Joan Leigh Fermor was passionately fond of cats, eight of which were settled about her her bed on her last morning. She was also addicted to chess, and kittens were reprimanded only if they had the temerity to muddle the pieces. She was accommodating, too, of her husband's derring-do - though she watched him swim the Hellespont (at the age of 69) "sitting on her hands so as not to wring them".

She died on June 4 after a fall in the Mani, where she and her husband had settled nearly half a century before, living in tents while constructing their home. The house, centred on a great room full of books (and often also music), stands on a wild peninsula on the southernmost tip of Greece, looking out on olive groves and cypresses toward the sea, against a backdrop of mountains. There the Leigh Fermors entertained many visitors, plying them with large quantities of wine and the sea-green olive oil from their own trees.

She married, first, in 1939, John Rayner, features editor of the Daily Express; but the match did not survive the war, and was dissolved in 1947. She married Patrick Leigh Fermor in 1968.

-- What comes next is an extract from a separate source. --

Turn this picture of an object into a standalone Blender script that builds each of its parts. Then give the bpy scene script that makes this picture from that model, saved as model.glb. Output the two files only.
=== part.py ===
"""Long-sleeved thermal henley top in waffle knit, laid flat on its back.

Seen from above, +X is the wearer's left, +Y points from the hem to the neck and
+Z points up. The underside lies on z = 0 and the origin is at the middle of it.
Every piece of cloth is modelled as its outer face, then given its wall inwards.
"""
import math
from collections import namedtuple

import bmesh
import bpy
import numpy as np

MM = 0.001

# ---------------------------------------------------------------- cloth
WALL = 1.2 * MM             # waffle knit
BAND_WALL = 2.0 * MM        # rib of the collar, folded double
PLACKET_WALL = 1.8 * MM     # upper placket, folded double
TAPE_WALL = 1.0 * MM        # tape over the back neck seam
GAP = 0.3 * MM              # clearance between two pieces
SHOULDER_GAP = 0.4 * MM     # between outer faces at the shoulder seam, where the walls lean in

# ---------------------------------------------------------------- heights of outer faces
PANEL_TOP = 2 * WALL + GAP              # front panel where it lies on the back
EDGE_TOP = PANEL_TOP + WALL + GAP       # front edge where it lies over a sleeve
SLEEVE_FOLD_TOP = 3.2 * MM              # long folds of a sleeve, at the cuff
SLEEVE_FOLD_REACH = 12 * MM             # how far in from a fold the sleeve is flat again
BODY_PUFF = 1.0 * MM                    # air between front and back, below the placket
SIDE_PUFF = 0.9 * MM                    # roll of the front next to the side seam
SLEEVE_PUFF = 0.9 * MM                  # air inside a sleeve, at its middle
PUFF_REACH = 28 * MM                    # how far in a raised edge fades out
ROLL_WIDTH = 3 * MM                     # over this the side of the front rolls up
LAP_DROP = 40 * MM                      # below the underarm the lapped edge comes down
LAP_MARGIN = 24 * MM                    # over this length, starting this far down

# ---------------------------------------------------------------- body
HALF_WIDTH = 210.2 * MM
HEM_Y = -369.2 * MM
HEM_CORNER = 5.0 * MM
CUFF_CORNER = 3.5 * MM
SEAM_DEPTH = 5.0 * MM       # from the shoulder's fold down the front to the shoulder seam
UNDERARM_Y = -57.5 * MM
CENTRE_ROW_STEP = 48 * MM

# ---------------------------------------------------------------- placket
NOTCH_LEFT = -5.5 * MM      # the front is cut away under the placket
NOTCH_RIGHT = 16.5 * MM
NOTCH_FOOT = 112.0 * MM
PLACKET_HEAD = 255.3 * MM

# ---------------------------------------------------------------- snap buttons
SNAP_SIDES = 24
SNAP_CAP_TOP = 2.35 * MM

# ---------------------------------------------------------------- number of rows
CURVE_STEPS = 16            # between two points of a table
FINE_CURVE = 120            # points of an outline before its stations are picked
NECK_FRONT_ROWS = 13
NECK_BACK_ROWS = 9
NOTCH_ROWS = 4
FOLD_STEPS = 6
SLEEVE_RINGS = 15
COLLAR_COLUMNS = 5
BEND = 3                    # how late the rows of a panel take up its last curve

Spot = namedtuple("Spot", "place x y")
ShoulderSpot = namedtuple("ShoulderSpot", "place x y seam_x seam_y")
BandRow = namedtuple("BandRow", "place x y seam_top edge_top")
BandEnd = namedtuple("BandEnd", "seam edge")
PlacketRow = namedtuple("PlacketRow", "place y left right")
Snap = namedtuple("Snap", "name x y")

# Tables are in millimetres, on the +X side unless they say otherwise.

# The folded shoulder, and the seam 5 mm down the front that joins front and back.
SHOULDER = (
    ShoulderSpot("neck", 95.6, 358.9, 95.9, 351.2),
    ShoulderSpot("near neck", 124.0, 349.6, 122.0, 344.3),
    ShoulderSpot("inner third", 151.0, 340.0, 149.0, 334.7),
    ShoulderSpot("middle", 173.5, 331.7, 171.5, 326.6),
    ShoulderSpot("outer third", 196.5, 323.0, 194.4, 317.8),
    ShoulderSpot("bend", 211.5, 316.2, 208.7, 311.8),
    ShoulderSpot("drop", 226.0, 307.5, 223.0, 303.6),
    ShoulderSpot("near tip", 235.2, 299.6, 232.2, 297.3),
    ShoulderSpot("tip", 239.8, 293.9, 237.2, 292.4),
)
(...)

Billa Harrod writes: Joan and I met when we were both 18 and remained great friends for more than 70 years. Neither of us was quite the sort of daughter our mothers would have hoped for (luckily they had others). We were very lucky in our backgrounds of big comfortable houses - which we did not always treat as well as we should have, once breaking off an arm of a dignified candelabrum at Dumbleton. (Though when Joan's father was First Lord of the Admiralty and they lived at Admiralty House in Whitehall, we did appreciate the beautiful fish furniture.)

Joan had more money than most of her friends and was quietly but largely generous when she saw that it would be helpful. She was beautiful and elegant, and also a highbrow, who had the highest standards, and did not suffer fools gladly. Although her actual schooling was rather feeble, she had read a vast amount and had an excellent memory. Music and literature were her real interests, but she was also a superb cook, and taught others to be. The food in her various houses was always delicious.